Now Germany appears intent to push the matter, even publicly admitting regret that a sincere effort was not made earlier. Of course, the geopolitical situation has changed. Now that Germany is anxiously seeking other sources for natural gas supplies, a pipeline from Portugal to Central Europe suddenly seems to be an ideal solution.
Unfortunately for Berlin, the energy troubles confronting Germany are not strictly limited natural gas. Water levels on the Rhine River dropped to a critical low on Friday. This will affect barge traffic on the river and subsequently restrict the flow of essential commodities to inland Europe even more. Not exactly welcome news and a firm indication that the energy crisis facing Europe is a long way from being brought under control.
Between Taiwan and personal obligations, I’m just getting caught up with what has been going on in other parts of the world over the past week. On the surface, the weekend conflict in Gaza seems to have had the earmarks of conflicts in the past. Dozens of civilian casualties, residents and businesses damaged or destroyed, and militant Palestinian leaders killed. Yet on closer examination, the weekend’s clashes between Israel and Palestinian militants was distinctively different in one way which could change the dynamic of the Israeli-Palestinian relationship in the future. Hamas largely remained on the sidelines while Islamic Jihad handled the bulk of the fighting. Hamas serves as the de facto civilian government in Gaza. By not joining the fight and allowing Islamic Jihad to take the lead, Hamas will undoubtedly score points among a Palestinian population exhausted by years of rocket attacks that lead to heavy and destructive Israeli military responses. Israel’s policy of issuing more work permits to Palestinian residents in recent months appeared to have played a major part in Hamas restraining itself in the latest round of fighting. There is hope that this trade off, and the overall more pragmatic relationship forming between Israel and Hamas will reduce the likelihood of more violence in the future.

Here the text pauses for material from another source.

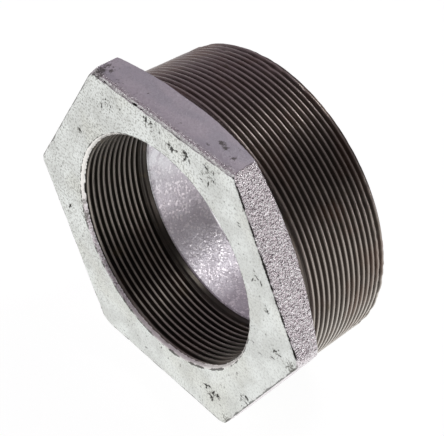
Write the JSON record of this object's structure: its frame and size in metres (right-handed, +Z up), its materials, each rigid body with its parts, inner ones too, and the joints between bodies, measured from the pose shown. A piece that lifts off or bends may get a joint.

Of course, there is also talk of a possible rift having formed between Hamas and Islamic Jihad. It’s unclear if there is any truth to this. On the surface, both groups share the same ideology and goals. But their priorities have become divergent. Islamic Jihad is concerned with violent opposition to Israel. It has little taste for joining the political structure of the Palestinian state, and this is where the group differs from Hamas. Hamas is a social and political movement as much as it is a militant one. This is evident from the roles it has played in both Palestine and Lebanon. Therefore, Hamas needs to pay close attention to public opinion in Gaza and conform its actions and priorities to prevent a wedge from developing between it and the people it serves. Right now Israel’s economic incentives are a valuable tool in this regard and Hamas appears dedicated to using them to its advantage.
It does not mean the Israeli-Palestinian conflict is over or that Hamas is seeking a permanent rapprochement with Israel.